Friend v. Kolodziezcak, 923 F.2d 126, 127 (9 thCirc. 1991). Catholic inmates were challenging the policy by claiming that this policy was a violation of their 1 st Amendment rights. Id. The court gave three reasons for upholding this policy. First, the policy was applied to all items, whether religious or not. Further, this policy had the valid objective of preventing drugs and weapons into a jail. Id, at 128. Second, to allow Catholic inmates to possess rosary beads would create an appearance of favoritism towards Catholic inmates which could lead to resentment by other inmates. Id.

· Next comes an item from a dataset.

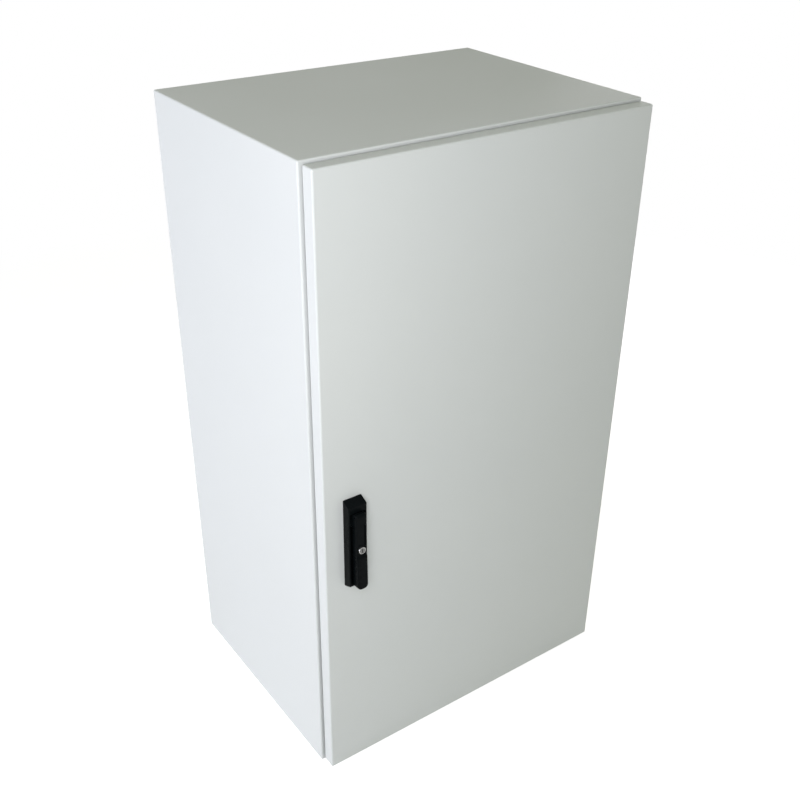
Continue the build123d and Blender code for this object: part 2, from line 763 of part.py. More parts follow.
with BuildPart() as lever:
    with BuildSketch(facing_front(lever_back_y)) as lever_outline:
        with Locations((handle_x, (lever_tip + cross_pin_z + pivot_radius) / 2)):
            Rectangle(lever_width, cross_pin_z + pivot_radius - lever_tip)
        fillet(lever_outline.vertices().group_by(Axis.Y)[-1], lever_corner)
        fillet(lever_outline.vertices().group_by(Axis.Y)[0], lever_width / 2 - lever_edge)
    extrude(amount=2 * lever_thickness, taper=lever_draft)
    with BuildSketch(Plane.YZ.offset(handle_x - lever_width / 2)):
        with BuildLine():
            top_round = ThreePointArc(
                (lever_back_y, cross_pin_z),
                (pin_y, cross_pin_z + pivot_radius),
                (lever_front_y, cross_pin_z),
            )
            upper_half = Line(top_round @ 1, (lever_front_y, scoop_bottom))
            step_out = TangentArc(
                upper_half @ 1,
                ((lever_front_y + grip_y) / 2, (scoop_bottom + grip_top) / 2),
                tangent=(0, -1),
            )
            step_over = TangentArc(step_out @ 1, (grip_y, grip_top), tangent=step_out % 1)
            grip = Line(step_over @ 1, (swell_y, lever_tip + lever_tip_round))
            tip = TangentArc(grip @ 1, (swell_y + lever_tip_round, lever_tip), tangent=grip % 1)
            tip_back = Line(tip @ 1, (lever_back_y, lever_tip))
            Line(tip_back @ 1, top_round @ 0)
        make_face()
    extrude(amount=lever_width, mode=Mode.INTERSECT)
    front_faces = lever.faces().filter_by(lambda face: face.normal_at().Y < -0.5)
    fillet(front_faces.edges().filter_by(Axis.X, reverse=True), lever_edge)
    with BuildSketch(facing_front(scoop_y)):
        with Locations((handle_x, lock_z)):
            Circle(scoop_radius)
        with Locations((handle_x, lock_z + scoop_rise)):
            Circle(scoop_radius)
        with Locations((handle_x, lock_z + scoop_rise / 2)):
            Rectangle(2 * scoop_radius, scoop_rise)
    extrude(amount=lever_thickness, mode=Mode.SUBTRACT)
    with BuildSketch(Plane.YZ.offset(handle_x - tongue_width / 2 - tongue_clearance)):
        with Locations((pin_y, cross_pin_z)):
            Circle(pocket_radius)
        Polygon(
            (pin_y, cross_pin_z + pocket_radius),
            (pin_y, cross_pin_z - pocket_radius),
            (lever_back_y, hub_z - hub_head_radius / 2),
            (lever_back_y, cross_pin_z + pocket_radius),
        )
    extrude(amount=tongue_width + 2 * tongue_clearance, mode=Mode.SUBTRACT)
    with BuildSketch(Plane.YZ.offset(handle_x - lever_width / 2)):
        with Locations((pin_y, cross_pin_z)):
            Circle(cross_pin_radius + cross_pin_clearance)
    extrude(amount=lever_width, mode=Mode.SUBTRACT)
    with BuildSketch(facing_front(lever_back_y)):
        with Locations((handle_x, lock_z)):
            Circle(lock_radius)
    extrude(amount=2 * lever_thickness, mode=Mode.SUBTRACT)
lever.part.label = "lever"
export_step(lever.part, "parts/lever.step")

with BuildPart() as cross_pin:
    with BuildSketch(Plane.YZ.offset(handle_x - lever_width / 2 + lever_edge)):
        with Locations((pin_y, cross_pin_z)):
            Circle(cross_pin_radius)
    extrude(amount=lever_width - 2 * lever_edge)
cross_pin.part.label = "cross_pin"
export_step(cross_pin.part, "parts/cross_pin.step")

# Lock: a barrel fixed in the lever and a plug that a key turns in it
lock_front_y = scoop_y - lock_proud

with BuildPart() as lock_barrel:
    with BuildSketch(facing_front(lever_back_y)):
        with Locations((handle_x, lock_z)):
            Circle(lock_radius)
            Circle(plug_radius + plug_clearance, mode=Mode.SUBTRACT)
    extrude(amount=lever_back_y - lock_front_y)
lock_barrel.part.label = "lock_barrel"
export_step(lock_barrel.part, "parts/lock_barrel.step")

with BuildPart() as key_plug:
    with BuildSketch(facing_front(lever_back_y)):
        with Locations((handle_x, lock_z)):
            Circle(plug_radius)
    extrude(amount=lever_back_y - lock_front_y)
    with BuildSketch(facing_front(lock_front_y)):
        with Locations((handle_x, lock_z)):
            Rectangle(keyway_width, keyway_length)
    extrude(amount=-keyway_depth, mode=Mode.SUBTRACT)
key_plug.part.label = "key_plug"
export_step(key_plug.part, "parts/key_plug.step")

# Pinion: involute teeth, each flank drawn from the base circle, over a plain root
pitch_radius = gear_module * gear_teeth / 2
base_radius = pitch_radius * cos(radians(gear_pressure))
tip_radius = pitch_radius + gear_module
root_radius = pitch_radius - gear_module - gear_root_gap
tooth_pitch = pi * gear_module
tooth_width = tooth_pitch / 2 - gear_backlash


def involute(radius):
    """The angle by which an involute flank has turned where it meets a radius."""
    roll = sqrt((radius / base_radius) ** 2 - 1)
    return roll - atan(roll)


def flank_angle(radius):
    """Half the angle that a tooth covers at a radius."""
    return tooth_width / (2 * pitch_radius) + involute(pitch_radius) - involute(radius)


flank_radii = [base_radius, pitch_radius, tip_radius]
upper_flank = [(r * cos(flank_angle(r)), r * sin(flank_angle(r))) for r in flank_radii]
lower_flank = [(x, -y) for x, y in reversed(upper_flank)]
root_x = root_radius * cos(flank_angle(base_radius)) - gear_root_gap
root_y = root_radius * sin(flank_angle(base_radius))
tooth_outline = [(root_x, root_y)] + upper_flank + lower_flank + [(root_x, -root_y)]

with BuildPart() as pinion:
    with BuildSketch(facing_front(rod_back_y)):
        with Locations((handle_x, hub_z)):
            Circle(root_radius)
            with PolarLocations(0, gear_teeth):
                Polygon(*tooth_outline)
            Rectangle(square_drive, square_drive, mode=Mode.SUBTRACT)
    extrude(amount=rod_thickness)
pinion.part.label = "pinion"
export_step(pinion.part, "parts/pinion.step")

# Rods: flat bars with rack teeth beside the pinion. The upper one runs down on the left as the hub turns,
# the lower one up on the right, and both end just short of the rim
rack_root = pitch_radius + gear_module + gear_root_gap
rack_tip = pitch_radius - gear_module
flank_run = tan(radians(gear_pressure))
tooth_at_root = tooth_width / 2 + (gear_module + gear_root_gap) * flank_run
tooth_at_tip = tooth_width / 2 - gear_module * flank_run
rod_middle = rack_root + rod_width / 2
rod_travel = pitch_radius * pi / 2
rod_reach_z = opening_height / 2 - rod_end_clearance

rods = [("upper", -1, 1), ("lower", 1, -1)]
for end, hand, way in rods:
    rod_tip_z = middle_z + way * rod_reach_z
    rod_tail_z = hub_z - way * rod_tail
    with BuildPart() as rod:
        with BuildSketch(facing_front(rod_back_y)):
            with Locations((handle_x + hand * rod_middle, (rod_tip_z + rod_tail_z) / 2)):
                Rectangle(rod_width, abs(rod_tip_z - rod_tail_z))
            for number in range(rack_teeth):
                tooth_z = hub_z + way * (number - teeth_past_hub) * tooth_pitch
                root_side = handle_x + hand * rack_root
                tip_side = handle_x + hand * rack_tip
                Polygon(
                    (root_side, tooth_z - tooth_at_root),
                    (tip_side, tooth_z - tooth_at_tip),
                    (tip_side, tooth_z + tooth_at_tip),
                    (root_side, tooth_z + tooth_at_root),
                )
        extrude(amount=rod_thickness)
    rod.part.label = f"rod_{end}"
    export_step(rod.part, f"parts/rod_{end}.step")

# Gearbox: a die-cast case on a pedestal, open at both ends for the rods, closed by a plate
rod_channel = 2 * (rod_middle + rod_width / 2 + rod_clearance)
case_width = rod_channel + 2 * case_wall

with BuildPart() as gearbox_case:
    with BuildSketch(facing_front(leaf_y)):
        with Locations((handle_x, hub_z)):
            Rectangle(2 * pedestal_half_width, 2 * case_half_height)
    extrude(amount=-(case_floor_y - case_front_wall - leaf_y))
    with BuildSketch(facing_front(case_floor_y - case_front_wall)):
        with Locations((handle_x, hub_z)):
            Rectangle(case_width, 2 * case_half_height)
    extrude(amount=-(case_back_y - case_floor_y + case_front_wall))
    with BuildSketch(facing_front(case_floor_y)):
        with Locations((handle_x, hub_z)):
            Circle(tip_radius + rod_clearance)
            with GridLocations(2 * rod_middle, 0, 2, 1):
                Rectangle(rod_width + 2 * rod_clearance, 2 * case_half_height)
            Rectangle(2 * rod_middle, 2 * tip_radius)
            with GridLocations(2 * (rod_middle - rod_width / 2), 0, 2, 1):
                Rectangle(2 * (rack_root - rack_tip + rod_clearance), 2 * case_half_height)
    extrude(amount=-(case_back_y - case_floor_y), mode=Mode.SUBTRACT)
    with BuildSketch(facing_front(leaf_y)):
        with Locations((handle_x, hub_z)):
            Circle(hub_shaft_radius + hub_shaft_clearance)
    extrude(amount=-(case_floor_y - leaf_y), mode=Mode.SUBTRACT)
gearbox_case.part.label = "gearbox_case"
export_step(gearbox_case.part, "parts/gearbox_case.step")

with BuildPart() as gearbox_cover:
    with BuildSketch(facing_front(case_back_y)):
        with Locations((handle_x, hub_z)):
            Rectangle(case_width, 2 * case_half_height)
            Circle(square_drive, mode=Mode.SUBTRACT)
    extrude(amount=-case_cover)
gearbox_cover.part.label = "gearbox_cover"
export_step(gearbox_cover.part, "parts/gearbox_cover.step")

# Cam: a short finger on the square drive, turned towards the lock-side rim, and its bolt
lock_rim_x = -opening_width / 2
cam_reach = handle_x - lock_rim_x - cam_side_clearance

with BuildPart() as latch_cam:
    with BuildSketch(facing_front(square_end_y)):
        with Locations((handle_x, hub_z)):
            Circle(cam_hub_radius)
            Rectangle(square_drive, square_drive, mode=Mode.SUBTRACT)
        with Locations((handle_x - (cam_half_width + cam_reach) / 2, hub_z)):
            Rectangle(cam_reach - cam_half_width, 2 * cam_half_width)
    extrude(amount=cam_thickness)
latch_cam.part.label = "latch_cam"
export_step(latch_cam.part, "parts/latch_cam.step")

with BuildPart() as cam_bolt:
    with BuildSketch(facing_front(square_end_y + cam_bolt_head)):
        with Locations((handle_x, hub_z)):
            RegularPolygon(cam_bolt_radius, 6)
    extrude(amount=cam_bolt_head)
cam_bolt.part.label = "cam_bolt"
export_step(cam_bolt.part, "parts/cam_bolt.step")

# Rod guides: moulded brackets on the leaf with a window round each rod
guide_places = [
    ("upper", -1, body_height - rim_width - guide_end_margin),
    ("lower", 1, rim_width + guide_end_margin),
]
window_width = rod_width + 2 * rod_clearance
window_depth = rod_thickness + 2 * rod_clearance

for end, hand, height in guide_places:
    rod_x = handle_x + hand * rod_middle
    rod_y = (rod_front_y + rod_back_y) / 2
    with BuildPart() as rod_guide:
        with BuildSketch(Plane.XY.offset(height - guide_height / 2)):
            with Locations((handle_x - hand * guide_foot_shift, leaf_y + guide_base_thickness / 2)):
                Rectangle(guide_foot_width, guide_base_thickness)
            with Locations((handle_x + hand * guide_post_offset, (leaf_y + rod_y) / 2)):
                Rectangle(guide_post_width, rod_y - leaf_y)
            with Locations((rod_x, rod_y)):
                Rectangle(window_width + 2 * guide_wall, window_depth + 2 * guide_wall)
                Rectangle(window_width, window_depth, mode=Mode.SUBTRACT)
        extrude(amount=guide_height)
    rod_guide.part.label = f"rod_guide_{end}"
    export_step(rod_guide.part, f"parts/rod_guide_{end}.step")

# Cap nuts that hold the hinge leaves on studs welded to the door, and the door's earth stud with its nut
with BuildPart() as hinge_leaf_nuts:
    with BuildSketch(facing_front(leaf_plate_y)):
        for height in hinge_heights:
            with Locations((hinge_x - hinge_stud_offset, height)):
                with GridLocations(0, hinge_stud_spacing, 1, 2):
                    RegularPolygon(nut_across / 2, 6, major_radius=False)
    extrude(amount=-nut_height)
hinge_leaf_nuts.part.label = "hinge_leaf_nuts"
export_step(hinge_leaf_nuts.part, "parts/hinge_leaf_nuts.step")

door_earth_x = stiffener_places[1][1] - door_earth_from_stiffener

with BuildPart() as door_earth_stud:
    with BuildSketch(facing_front(leaf_y)):
        with Locations((door_earth_x, door_earth_z)):
            Circle(stud_radius)
    extrude(amount=-earth_stud_length / 2)
door_earth_stud.part.label = "door_earth_stud"
export_step(door_earth_stud.part, "parts/door_earth_stud.step")

with BuildPart() as door_earth_nut:
    with BuildSketch(facing_front(leaf_y)):
        with Locations((door_earth_x, door_earth_z)):
            RegularPolygon(nut_across / 2, 6, major_radius=False)
            Circle(stud_radius, mode=Mode.SUBTRACT)
    extrude(amount=-nut_height)
door_earth_nut.part.label = "door_earth_nut"
export_step(door_earth_nut.part, "parts/door_earth_nut.step")
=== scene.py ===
import bpy
import bmesh
import json
from math import cos, pi, radians, sin
from mathutils import Matrix, Vector


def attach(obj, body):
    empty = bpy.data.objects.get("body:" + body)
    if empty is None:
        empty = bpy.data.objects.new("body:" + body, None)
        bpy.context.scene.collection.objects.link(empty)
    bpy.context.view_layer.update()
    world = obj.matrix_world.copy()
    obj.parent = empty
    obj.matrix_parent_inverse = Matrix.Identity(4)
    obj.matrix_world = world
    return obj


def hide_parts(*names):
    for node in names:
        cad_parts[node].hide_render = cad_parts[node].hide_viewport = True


# Outdoor rack cabinet: light grey powder-coated steel, black swing handle, zinc-plated fittings inside.
# X runs right, Y to the rear, Z up. The camera, the lamps and the floor are in metres, the pieces' sizes
# in millimetres.

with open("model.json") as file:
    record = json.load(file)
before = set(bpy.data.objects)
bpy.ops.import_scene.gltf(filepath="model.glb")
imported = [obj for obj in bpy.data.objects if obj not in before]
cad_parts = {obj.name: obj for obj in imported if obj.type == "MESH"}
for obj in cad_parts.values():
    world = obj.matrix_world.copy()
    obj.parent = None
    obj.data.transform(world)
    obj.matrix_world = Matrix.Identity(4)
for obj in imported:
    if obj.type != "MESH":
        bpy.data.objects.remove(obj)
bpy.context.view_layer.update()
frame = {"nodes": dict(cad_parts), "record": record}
nodes = frame["nodes"]
record = frame["record"]
scene = bpy.context.scene
print("frame loaded:", len(nodes), "nodes")

# Camera
view = {
    "azimuth": -36.53,  # degrees from straight in front, to the left
    "elevation": 30.68,
    "roll": 1.17,
    "place": (-0.9257, -1.3159, 1.4333),
    "lens": 47.28,
    "sensor": 36,
    "shift": (-0.0231, 0.0257),
    "nearest": 0.02,
}

cameraData = bpy.data.cameras.new("camera")
camera = bpy.data.objects.new("camera", cameraData)
scene.collection.objects.link(camera)
scene.camera = camera
turn = Matrix.Rotation(radians(view["azimuth"]), 4, "Z")
tilt = Matrix.Rotation(radians(90 - view["elevation"]), 4, "X")
roll = Matrix.Rotation(radians(view["roll"]), 4, "Z")
camera.matrix_world = Matrix.Translation(view["place"]) @ turn @ tilt @ roll
cameraData.lens = view["lens"]
cameraData.sensor_width = view["sensor"]
cameraData.shift_x, cameraData.shift_y = view["shift"]
cameraData.clip_start = view["nearest"]
print("camera set")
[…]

Finally, Catholic inmates could practice their religion in other ways. Id. This policy seems feasible. First, it uses jail safety as its main justification. Jail safety is the most prominent concern at all times for jailers. Further, it treats all religions equally within the jail. The moment a jail starts to introduce specific religious items into its facilities there ultimately creates an imbalance between inmates of different religions. There will always be a divide between those religions who are allowed to have their religious articles and those who are not. This rift between religions should be avoided in environments such as jails. Finally, it is important to note that this case makes it clear that inmates had alternative avenues for which to practice their religion. Thus, the jail did not put a moratorium on all religious worship. Instead, it restricted all religious items while allowing for all religions to continue practicing their faith.

The issue of religious headwear in Minnesota jails is multifaceted and carries with it a great deal of legal questions. It will be interesting to watch how this new policy plays out in the jails across the twin cities and maybe even in greater Minnesota. Caplan & Tamburino will be keeping watch and will be updating this blog with current happenings.